___ Records to use

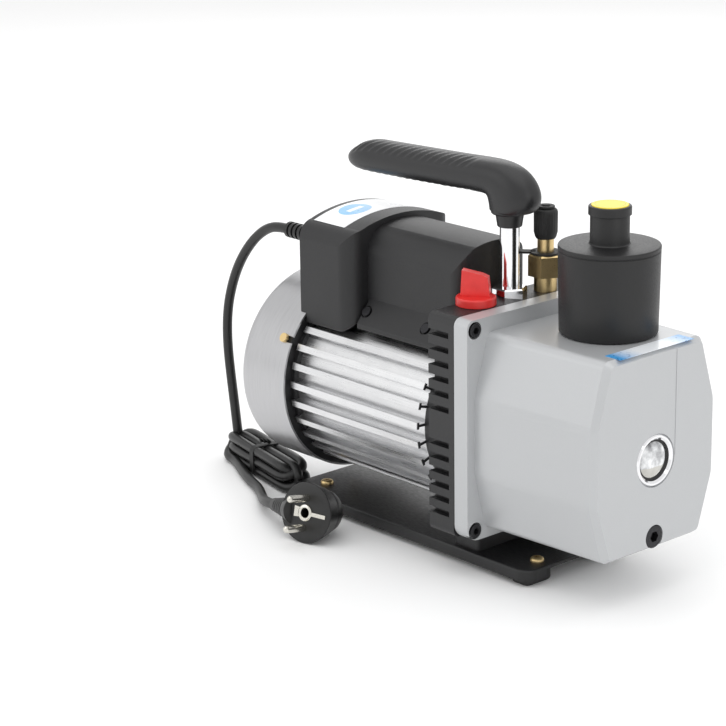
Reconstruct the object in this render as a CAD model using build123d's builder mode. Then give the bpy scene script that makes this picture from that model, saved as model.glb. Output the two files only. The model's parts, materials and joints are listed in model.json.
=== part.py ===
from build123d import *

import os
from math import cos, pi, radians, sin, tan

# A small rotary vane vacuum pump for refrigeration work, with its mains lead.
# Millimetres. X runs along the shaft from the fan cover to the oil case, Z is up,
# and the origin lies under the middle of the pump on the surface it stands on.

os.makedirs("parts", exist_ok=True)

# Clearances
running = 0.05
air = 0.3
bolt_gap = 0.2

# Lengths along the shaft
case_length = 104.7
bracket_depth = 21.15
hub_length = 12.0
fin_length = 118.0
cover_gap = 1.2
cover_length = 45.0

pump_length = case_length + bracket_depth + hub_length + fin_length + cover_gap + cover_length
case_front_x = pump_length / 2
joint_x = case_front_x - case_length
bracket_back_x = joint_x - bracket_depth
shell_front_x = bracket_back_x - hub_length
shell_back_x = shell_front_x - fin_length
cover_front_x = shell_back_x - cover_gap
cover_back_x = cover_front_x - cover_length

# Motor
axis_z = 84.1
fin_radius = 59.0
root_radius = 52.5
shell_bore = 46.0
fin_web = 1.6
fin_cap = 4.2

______
___ Records to use

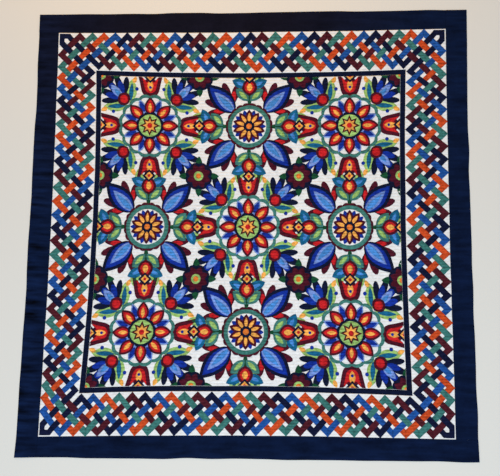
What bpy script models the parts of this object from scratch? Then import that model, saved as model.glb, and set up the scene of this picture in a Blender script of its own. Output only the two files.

______
___ Records to use

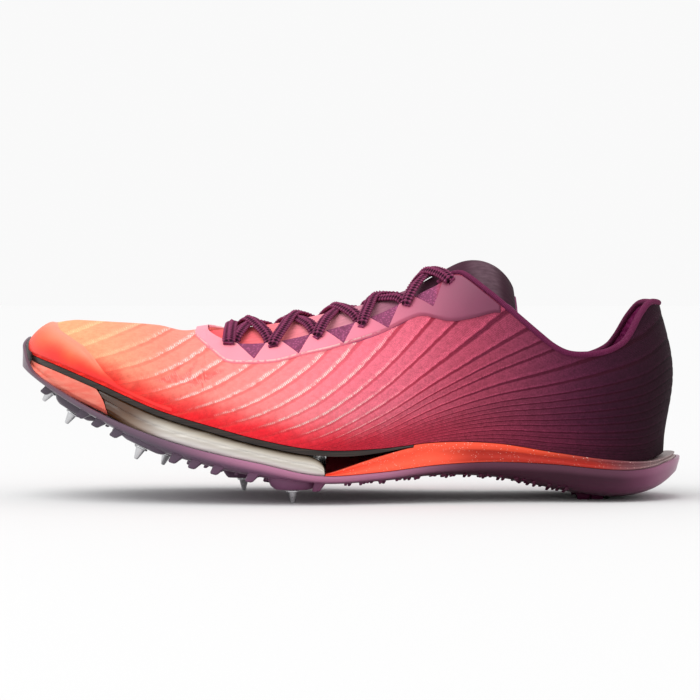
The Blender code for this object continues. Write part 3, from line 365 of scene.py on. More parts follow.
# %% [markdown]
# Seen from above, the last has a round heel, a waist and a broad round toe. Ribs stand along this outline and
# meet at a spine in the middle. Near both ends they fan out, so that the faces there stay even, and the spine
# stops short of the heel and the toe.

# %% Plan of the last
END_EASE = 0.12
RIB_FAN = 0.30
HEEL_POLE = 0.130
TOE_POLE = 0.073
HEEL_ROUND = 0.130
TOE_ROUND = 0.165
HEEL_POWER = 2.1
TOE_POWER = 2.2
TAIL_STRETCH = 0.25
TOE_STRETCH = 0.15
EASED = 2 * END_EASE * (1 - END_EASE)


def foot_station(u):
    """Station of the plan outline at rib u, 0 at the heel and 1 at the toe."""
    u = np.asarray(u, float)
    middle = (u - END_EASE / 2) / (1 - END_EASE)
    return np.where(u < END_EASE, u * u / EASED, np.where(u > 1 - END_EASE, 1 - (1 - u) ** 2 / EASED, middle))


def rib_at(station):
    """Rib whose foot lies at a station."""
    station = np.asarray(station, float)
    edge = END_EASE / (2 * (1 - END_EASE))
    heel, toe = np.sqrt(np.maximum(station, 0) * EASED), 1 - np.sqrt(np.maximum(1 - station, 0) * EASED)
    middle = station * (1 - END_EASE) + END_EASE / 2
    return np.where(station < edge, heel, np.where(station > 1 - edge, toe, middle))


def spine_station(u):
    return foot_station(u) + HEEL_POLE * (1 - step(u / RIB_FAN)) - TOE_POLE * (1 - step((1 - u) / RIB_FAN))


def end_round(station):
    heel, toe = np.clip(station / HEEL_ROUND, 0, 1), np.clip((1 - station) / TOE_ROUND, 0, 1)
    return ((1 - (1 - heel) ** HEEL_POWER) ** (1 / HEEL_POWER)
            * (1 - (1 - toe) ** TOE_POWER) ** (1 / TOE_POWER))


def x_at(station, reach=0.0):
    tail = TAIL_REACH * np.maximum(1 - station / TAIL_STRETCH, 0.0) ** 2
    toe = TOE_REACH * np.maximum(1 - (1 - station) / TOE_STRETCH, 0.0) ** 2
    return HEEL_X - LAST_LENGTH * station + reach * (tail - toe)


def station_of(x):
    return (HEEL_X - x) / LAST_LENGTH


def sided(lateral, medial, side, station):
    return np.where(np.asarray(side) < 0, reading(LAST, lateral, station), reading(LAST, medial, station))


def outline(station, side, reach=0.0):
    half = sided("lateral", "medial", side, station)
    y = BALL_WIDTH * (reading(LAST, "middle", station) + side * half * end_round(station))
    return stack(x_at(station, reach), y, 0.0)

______

§ **Task description**: Nothing outside the span should appear: copy exactly from the line with "The Blender code" through the line with "return np.where(u <".

§ **Solution for this problem**:
The Blender code for this object continues. Write part 3, from line 365 of scene.py on. More parts follow.
# %% [markdown]
# Seen from above, the last has a round heel, a waist and a broad round toe. Ribs stand along this outline and
# meet at a spine in the middle. Near both ends they fan out, so that the faces there stay even, and the spine
# stops short of the heel and the toe.

# %% Plan of the last
END_EASE = 0.12
RIB_FAN = 0.30
HEEL_POLE = 0.130
TOE_POLE = 0.073
HEEL_ROUND = 0.130
TOE_ROUND = 0.165
HEEL_POWER = 2.1
TOE_POWER = 2.2
TAIL_STRETCH = 0.25
TOE_STRETCH = 0.15
EASED = 2 * END_EASE * (1 - END_EASE)


def foot_station(u):
    """Station of the plan outline at rib u, 0 at the heel and 1 at the toe."""
    u = np.asarray(u, float)
    middle = (u - END_EASE / 2) / (1 - END_EASE)
    return np.where(u < END_EASE, u * u / EASED, np.where(u > 1 - END_EASE, 1 - (1 - u) ** 2 / EASED, middle))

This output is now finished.